The Kubalas reside in Indiana. They have a son, Michael, a 1989 grad, and three grandchildren.
Personal Reflection:
We came to IUP as wide-eyed freshman intending, as most people do, to use IUP as a temporary stop on our way to bigger and better things and the rest of our lives.
But fortunate circumstances in the way of career choices kept us here and IUP became an integral part of our lives ever since.
We applied for admission to Indiana State Teachers College, it quickly becoming Indiana State College, then Indiana University of Pennsylvania, all, it seems, in the blink of an eye.
When asked to recall some of our experiences as students, we remembered meeting new roommates in long-gone Langham Hall and first floor Sutton (yes, it once was a women’s dorm). With about 4,200 students you got to meet a lot of people, but the classes weren’t large enough to hide from the professor, or to cut class unnoticed.
Long lost details such as Freshman Week and wearing those silly dinks, family style dinners in Thomas Sutton dining hall, Saturday night dances at the Union with live bands, Miller’s Sub Shop when you missed dinner, Harry’s Pizza (10 cents a slice, 12 cents with pepperoni) and ordering 30 to 40 slices for the dorm.
Study hours from 7 to 9 p.m., house mothers in each dorm who made sure girls were in by 10 on weeknights and midnight on weekends, getting “campused” if you were late, room checks, girls having to wear skirts for dinner and if they walked downtown (circumvented by wearing shorts with a raincoat to hide them).
Fraternity and sorority rushes and pledging and the pledge night dance in Waller, Greek Sing which was taken very seriously, formal pinnings and a toss the guy into a fountain, working on homecoming floats for weeks at a time, turning out artistic floats with only chicken wire and boxes of tissue pomps.
And we were exposed to culture with Swing-Out musicals produced by the incomparable duo of Ensley and Davis, who took everyday students and produced a Broadway-caliber musical in Fisher Auditorium, world-famous entertainers, symphonies, renowned speakers and faculty recitals. This cultural experience continues to this day, and is one of the many reasons staying in Indiana was the best choice of our lives.

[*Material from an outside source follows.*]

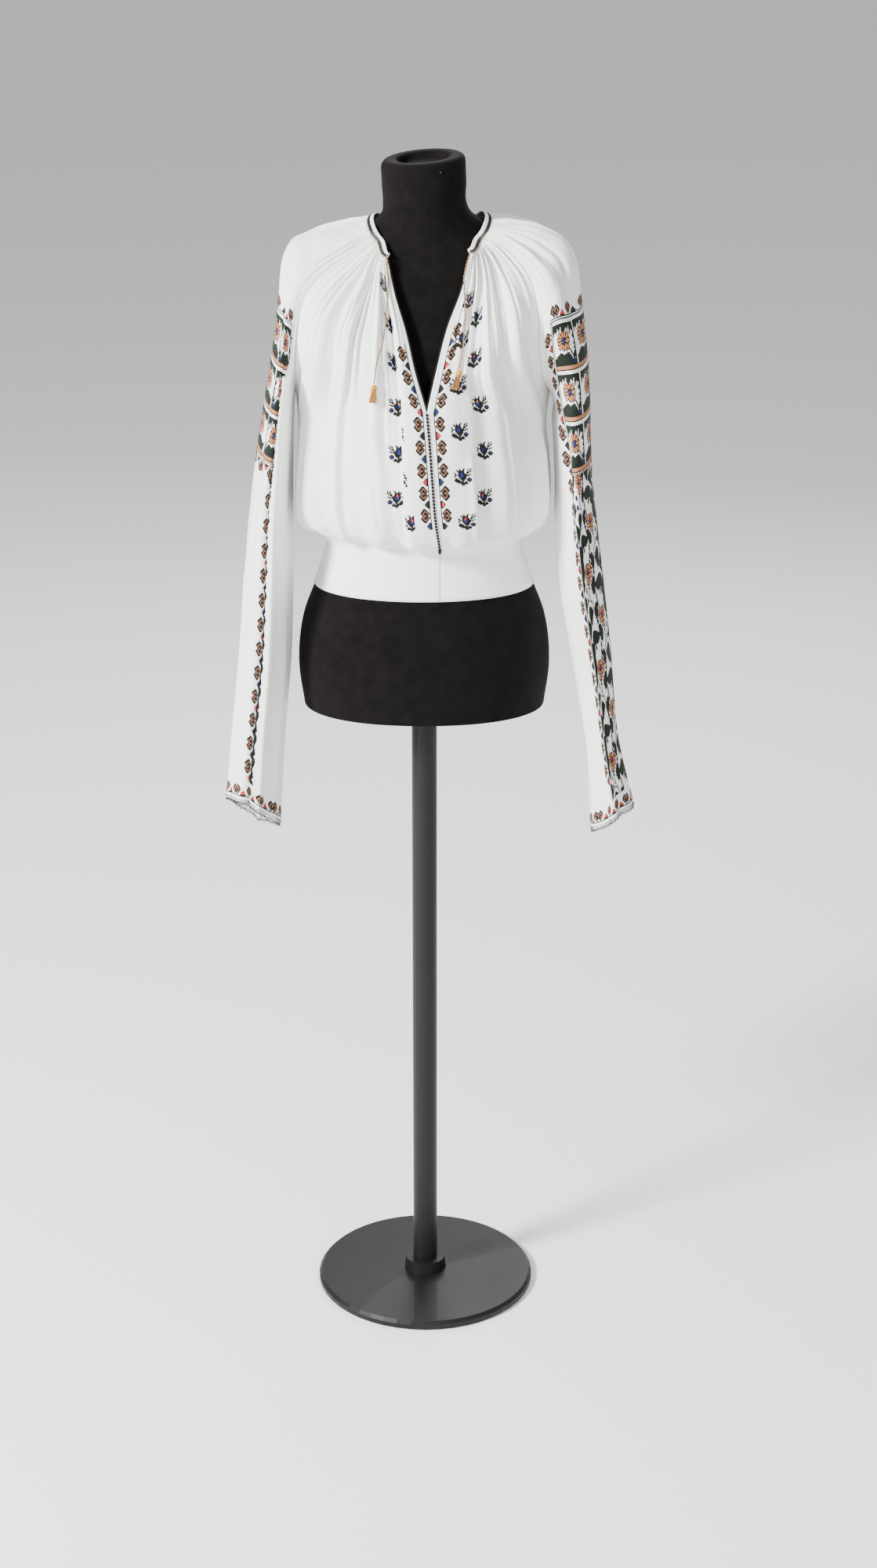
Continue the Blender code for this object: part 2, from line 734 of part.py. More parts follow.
def slit_edging(name, grid, normals):
    """A crocheted edge just past the slit's own edge, down to where the slit closes."""
    edge = grid[:ROWS_TO_UNDERARM, 0] - normals[:ROWS_TO_UNDERARM, 0] * CLOTH_WALL / 2
    beyond = grid[:ROWS_TO_UNDERARM, 0] - grid[:ROWS_TO_UNDERARM, 1]
    beyond /= np.linalg.norm(beyond, axis=1, keepdims=True)
    half = normals[:ROWS_TO_UNDERARM, 0] * EDGING_WALL / 2
    near, far = edge + beyond * SEAM_GAP, edge + beyond * EDGING_WIDTH
    rails = [near + half, far + half, far - half, near - half]
    for rail in rails:
        rail[0] += (rail[1] - rail[0]) * 0.06
    strip(name, rails, BLACK_THREAD)


def centre_seam(right, left):
    """The raised knotted chain that joins the two fronts, from the slit's end to under the blousing."""
    rows = slice(ROWS_TO_UNDERARM, ROWS_TO_UNDERARM + ROWS_TO_BLOUSE + 3)
    middle = (right[0][rows, 0] + left[0][rows, 0]) / 2
    normal = right[1][rows, 0]
    low, high = middle + normal * CENTRE_SEAM_GAP, middle + normal * (CENTRE_SEAM_GAP + SEAM_WALL)
    side = np.array([SEAM_WIDTH / 2, 0.0, 0.0])
    strip("centre_seam", [low - side, low + side, high + side * 0.7, high - side * 0.7], BLACK_THREAD)


def cuff_edging(name, grid, normals):
    """Needle-lace teeth round the sleeve's open end, parted at the underarm seam like the sleeve."""
    columns = np.linspace(0, SLEEVE_COLUMNS, 2 * TEETH + 1)
    whole = np.arange(SLEEVE_COLUMNS + 1)

    def at_columns(values):
        return np.stack([np.interp(columns, whole, values[:, axis]) for axis in range(3)], axis=1)

    edge, normal = at_columns(grid[-1]), at_columns(normals[-1])
    down = at_columns(grid[-1] - grid[-2])
    down /= np.linalg.norm(down, axis=1, keepdims=True)
    reach = np.where(np.arange(len(columns)) % 2, CUFF_TOOTH, CUFF_NOTCH)[:, None]
    rows = np.stack([edge + down * CUFF_GAP, edge + down * reach])
    rows = pulled_in_sides(rows, SEAM_GAP * SEAM_SHARE)
    wall(name, rows, np.stack([normal, normal]), CUFF_WALL, BLACK_THREAD)


# Ties and tassels


def tie(name, route):
    """A round cord along a smooth curve through its route's points."""
    curve = bpy.data.curves.new(name, "CURVE")
    curve.dimensions = "3D"
    curve.bevel_depth = TIE_THICK / 2 * MM
    curve.bevel_resolution = 2
    curve.use_fill_caps = True
    curve.materials.append(TIE_THREAD)
    spline = curve.splines.new("POLY")
    spline.points.add(TIE_POINTS - 1)
    table = [(place, *point) for place, point in enumerate(route)]
    for index, point in enumerate(spline.points):
        place = through(table, index / (TIE_POINTS - 1) * (len(route) - 1))
        point.co = (*(place * MM), 1.0)
    bpy.context.scene.collection.objects.link(bpy.data.objects.new(name, curve))


def tassel(name, route, lean_x, lean_y):
    """A wound head under the tie's end, whose underside is drawn out into strands.

    The cloth behind it flattens it a little, and it leans as that cloth does.
    """
    work = bmesh.new()
    bmesh.ops.create_grid(work, x_segments=4, y_segments=3, size=1.0)
    for corner in work.verts:
        x, y = corner.co.x, corner.co.y
        corner.co.x, corner.co.y = x * math.sqrt(1 - y * y / 2), y * math.sqrt(1 - x * x / 2)
    bottom = list(work.faces)
    rim = [edge for edge in work.edges if edge.is_boundary]
    levels = [
        # height above the strands' roots and width, both as shares of the head's length
        (0.35, 1.05),
        (0.80, 0.80),
        (1.00, 0.45),
    ]
    for corner in work.verts:
        corner.co.x *= TASSEL_HEAD_HALF
        corner.co.y *= TASSEL_HEAD_HALF
    last = 1.0
    for height, width in levels:
        made = bmesh.ops.extrude_edge_only(work, edges=rim)["geom"]
        ring = [item for item in made if isinstance(item, bmesh.types.BMVert)]
        for corner in ring:
            corner.co.x *= width / last
            corner.co.y *= width / last
            corner.co.z = height * TASSEL_HEAD
        rim = [item for item in made if isinstance(item, bmesh.types.BMEdge) and item.is_boundary]
        last = width
    bmesh.ops.contextual_create(work, geom=rim)
    bmesh.ops.inset_individual(work, faces=bottom, thickness=0.12)
    for share in (0.5, 1.0):
        grown = bmesh.ops.extrude_discrete_faces(work, faces=bottom)["faces"]
        for strand in grown:
            middle = strand.calc_center_median()
            spread = 1.0 + (TASSEL_SPREAD - 1.0) * 0.55
            for corner in strand.verts:
                corner.co.x += middle.x * (spread - 1)
                corner.co.y += middle.y * (spread - 1) * 0.3
                corner.co.z = -(TASSEL_LENGTH - TASSEL_HEAD) * share
        bottom = grown
    bmesh.ops.recalc_face_normals(work, faces=work.faces)
    for corner in work.verts:
        corner.co.z -= TASSEL_HEAD
        corner.co.x += lean_x * corner.co.z
        corner.co.y = corner.co.y * TASSEL_FLATTEN + lean_y * corner.co.z
    bmesh.ops.scale(work, vec=(MM, MM, MM), verts=work.verts)
    mesh = bpy.data.meshes.new(name)
    work.to_mesh(mesh)
    work.free()
    made = bpy.data.objects.new(name, mesh)
    made.location = [value * MM for value in (*route[-1][:2], route[-1][2] - TASSEL_GAP)]
    mesh.materials.append(GOLD_THREAD)
    bpy.context.scene.collection.objects.link(made)


TIE_ROUTE_RIGHT = [
    # x, y, z: out of the neckband's face by its end, then down over the front panel
    (-42.0, -66.1, 1395.0),
    (-42.1, -68.3, 1396.3),
    (-42.1, -71.2, 1395.2),
    (-41.9, -73.6, 1390.5),
    (-41.2, -77.5, 1379.0),
    (-41.1, -87.2, 1358.0),
    (-42.6, -99.5, 1327.0),
    (-44.8, -108.6, 1314.0),
    (-47.0, -117.0, 1300.0),
    (-53.5, -127.0, 1280.7),
    (-57.0, -131.8, 1256.5),
]
TIE_ROUTE_LEFT = [
    (55.1, -65.9, 1399.9),
    (55.1, -68.3, 1401.4),
    (54.9, -71.2, 1400.2),
    (54.0, -73.6, 1395.5),
    (50.5, -77.5, 1384.0),
    (47.8, -84.5, 1371.0),
    (48.2, -89.0, 1358.4),
    (48.8, -100.8, 1339.0),
    (48.7, -108.6, 1319.7),
    (45.7, -120.6, 1292.0),
    (42.4, -129.5, 1273.0),
]

form_body()
stand()
FRONTS, SLEEVES, BACK = blouse()
neckband(*neckline(FRONTS, SLEEVES, BACK))
slit_edging("slit_edging_right", *FRONTS[-1])
slit_edging("slit_edging_left", *FRONTS[1])
centre_seam(FRONTS[-1], FRONTS[1])
cuff_edging("cuff_edging_right", *SLEEVES[-1])
cuff_edging("cuff_edging_left", *SLEEVES[1])
tie("tie_right", TIE_ROUTE_RIGHT)
tie("tie_left", TIE_ROUTE_LEFT)
tassel("tassel_right", TIE_ROUTE_RIGHT, 0.10, 0.0)
tassel("tassel_left", TIE_ROUTE_LEFT, 0.25, 0.22)
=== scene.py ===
"""Romanian ie blouse on a limbless dress form: its looks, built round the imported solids.

Tables are in millimetres and degrees, and the studio is in metres. The wearer's right side is
at -X, and the front faces -Y.
"""

import math

import bmesh
import bpy
import numpy as np
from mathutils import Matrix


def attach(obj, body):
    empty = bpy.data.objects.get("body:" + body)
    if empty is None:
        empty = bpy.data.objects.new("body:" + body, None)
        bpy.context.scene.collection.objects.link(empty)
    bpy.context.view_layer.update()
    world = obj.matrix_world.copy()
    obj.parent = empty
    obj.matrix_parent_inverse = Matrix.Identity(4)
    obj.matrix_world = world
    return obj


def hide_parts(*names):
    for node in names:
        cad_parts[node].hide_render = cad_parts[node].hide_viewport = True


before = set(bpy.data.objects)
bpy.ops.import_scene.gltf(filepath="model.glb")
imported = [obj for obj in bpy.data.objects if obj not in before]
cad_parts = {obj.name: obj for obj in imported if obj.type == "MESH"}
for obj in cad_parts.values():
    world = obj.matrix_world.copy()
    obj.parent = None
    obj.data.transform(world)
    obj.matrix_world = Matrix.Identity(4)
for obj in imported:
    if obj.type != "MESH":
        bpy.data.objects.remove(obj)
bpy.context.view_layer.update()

# Studio
# A pale floor that runs to the horizon, a broad soft light from the upper left in front,
# weaker ones from the right and behind, and a camera above the collar, tilted down.

CAMERA_PLACE = (0.018, -3.139, 1.8575)
CAMERA_TILT = 20.0
CAMERA_LENS = 60.0
CAMERA_FILM = 36.0
FLOOR_HALF = 60.0

lens = bpy.data.cameras.new("camera")
lens.lens = CAMERA_LENS
lens.sensor_width = CAMERA_FILM
lens.clip_end = 300.0
camera = bpy.data.objects.new("camera", lens)
camera.location = CAMERA_PLACE
camera.rotation_euler = (math.radians(90.0 - CAMERA_TILT), 0.0, 0.0)
bpy.context.scene.collection.objects.link(camera)
bpy.context.scene.camera = camera

SOFT_LIGHTS = [
    # name, place, aimed at, width, power
    ("key", (-2.9, -2.1, 2.9), (0.0, 0.0, 1.15), 1.0, 560.0),
    ("fill", (1.6, -3.4, 2.2), (0.0, 0.0, 1.1), 2.4, 60.0),
    ("back", (0.6, 3.0, 3.0), (0.0, 0.0, 1.2), 2.4, 90.0),
]
for name, place, aim, width, power in SOFT_LIGHTS:
    glow = bpy.data.lights.new(name, "AREA")
    glow.shape = "DISK"
    glow.size = width
    glow.energy = power
    lamp = bpy.data.objects.new(name, glow)
    lamp.location = place
    towards = np.array(aim) - np.array(place)
    flat = math.hypot(towards[0], towards[1])
    lamp.rotation_euler = (math.atan2(flat, -towards[2]), 0.0, math.atan2(-towards[0], towards[1]))
    bpy.context.scene.collection.objects.link(lamp)

sky = bpy.data.worlds.new("soft_white_room")
sky.use_nodes = True
sky.node_tree.nodes["Background"].inputs["Color"].default_value = (1.0, 1.0, 1.0, 1.0)
sky.node_tree.nodes["Background"].inputs["Strength"].default_value = 0.62
bpy.context.scene.world = sky

floor_mesh = bpy.data.meshes.new("floor")
floor_corners = [(x * FLOOR_HALF, y * FLOOR_HALF, 0.0) for x, y in ((-1, -1), (1, -1), (1, 1), (-1, 1))]
floor_mesh.from_pydata(floor_corners, [], [(0, 1, 2, 3)])
floor = bpy.data.objects.new("floor", floor_mesh)
bpy.context.scene.collection.objects.link(floor)
paper = bpy.data.materials.new("pale_floor")
paper.use_nodes = True
paper.node_tree.nodes["Principled BSDF"].inputs["Base Color"].default_value = (0.93, 0.93, 0.92, 1.0)
paper.node_tree.nodes["Principled BSDF"].inputs["Roughness"].default_value = 0.9
floor_mesh.materials.append(paper)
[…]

Sports. IUP has long been the envy of the conference and continues to excel by turning out national championship-level teams with academically outstanding athletes. We’ve followed the success of many of our teams, have met the athletes, their parents and family, and are so proud to have been a part of helping the development of athletics.
We are equally proud of the IUP marching band and its excellence over the years. It is truly the best student ambassador group for recruiting future students. Saturday afternoons in Miller Stadium and Wednesday and Saturday nights in the Kovalchick Center for women’s and men’s basketball have added to our lives in Indiana.
Looking back on our years as students and alumni of IUP, we don’t think we would exchange any experience we had. Life would not have been nearly so exciting without IUP.